A “groundbreaking” report—”The Wal-Mart Web: How the World’s Biggest Corporation Secretly Uses Tax Havens to Dodge Taxes”— reveals an extensive, covert “network of 78 subsidiaries and branches in 15 overseas tax havens, which may be used to minimize foreign taxes where it has retail operations and to avoid U.S. tax on those foreign earnings.”
(ANTIMEDIA) Walmart’s profit-at-any-cost philosophy—including a virtual assault on the rights of its hourly workers and its continuing reliance overseas suppliers with a collective penchant for human rights violations—is widely known; but its use of foreign tax havens to shelter $76 billion in assets has flown under the radar. Until now.
Americans for Tax Fairness just released a “groundbreaking” report—”The Wal-Mart Web: How the World’s Biggest Corporation Secretly Uses Tax Havens to Dodge Taxes”—that reveals an extensive, covert “network of 78 subsidiaries and branches in 15 overseas tax havens, which may be used to minimize foreign taxes where it has retail operations and to avoid U.S. tax on those foreign earnings.” All told, this financial legerdemain has shaved no less than $3.5 billion from the megacorp’s income tax bills in the last six years, alone.
Hunting down these figures was no small task for the United Food & Commercial Workers International Union, which did the research for the study. The figures are obscured from prying eyes precisely because Walmart, as the study states, “might be skirting the law.”
That last phrase, though certainly delicate and tactful, might also be an absurdly euphemistic understatement.
Subsidiaries that account for 10% or more of a company’s assets and income are required by law to be listed in 10-K filings with the U.S. Securities and Exchange Commission—but Walmart has simply failed to do so, and has failed in a stunning way.
Shell companies in just two countries, Luxembourg and the Netherlands, account for $76 billion in assets—which comprises 90% of the assets in the company’s International Division, as well as 37% of its $205 billion total assets—decisively higher than the SEC’s 10% requirement.

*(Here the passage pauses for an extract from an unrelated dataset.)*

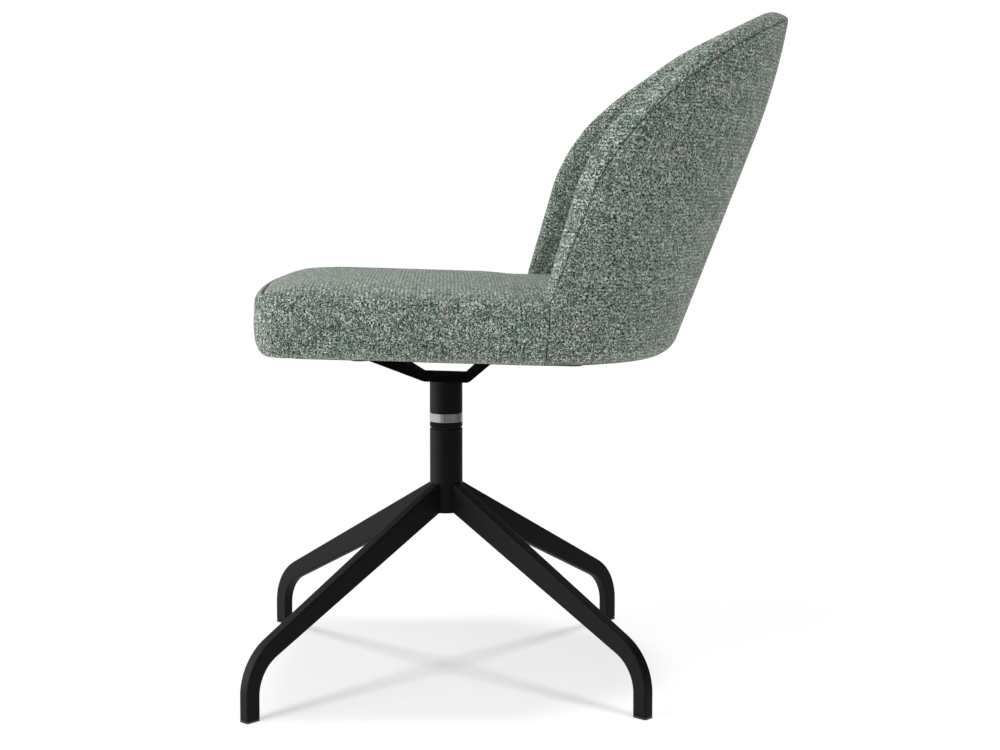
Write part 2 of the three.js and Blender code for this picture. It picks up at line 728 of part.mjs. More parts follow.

Walmart’s choice of Luxembourg for 22 of its shell companies is far from accidental, considering a tax expert called it the “magical fairyland” because profits seem supernaturally protected from taxation in the tiny country. In fact, the megacorp transferred more than $45 billion in assets to its subsidiaries there, reporting tax payments of less than 1% to Luxembourg on $1.3 billion in profits between 2010-2013—even though it doesn’t have a single store in that country. One third of the company’s annual profits hail from Walmart’s burgeoning International Division, yet at least 25—and perhaps all 27—of its foreign companies are owned by subsidiaries in these tax havens.
In fact, the sheer scale of Walmart’s evasions and tricky financial maneuvers is far beyond the scope of this article, and though the facts appear to speak for themselves, company spokesperson Randy Hargrove said the report was incomplete and “designed to mislead.” He added that Walmart has “processes in place to comply with applicable SEC and IRS rules, as well as the tax laws of each country where [they] operate.”
Americans for Tax Fairness urged U.S. and foreign authorities to conduct their own investigations with several key points to address. These include Walmart’s failure to file appropriate forms with the SEC for any of its 78 subsidiaries, the obvious need for an IRS audit to track the elusive assets, and a recommendation that the European Commission investigate Luxembourg to determine if its actions as a tax haven amount to “illegal state aid.”
Walmart’s extensive financial trickery is an unprecedented exercise in tax evasion—but whether the moves amount to “illegal” activity must be determined by the appropriate authorities.
Regardless, the report is strikingly indicative of the company’s sociopathic obsession with money.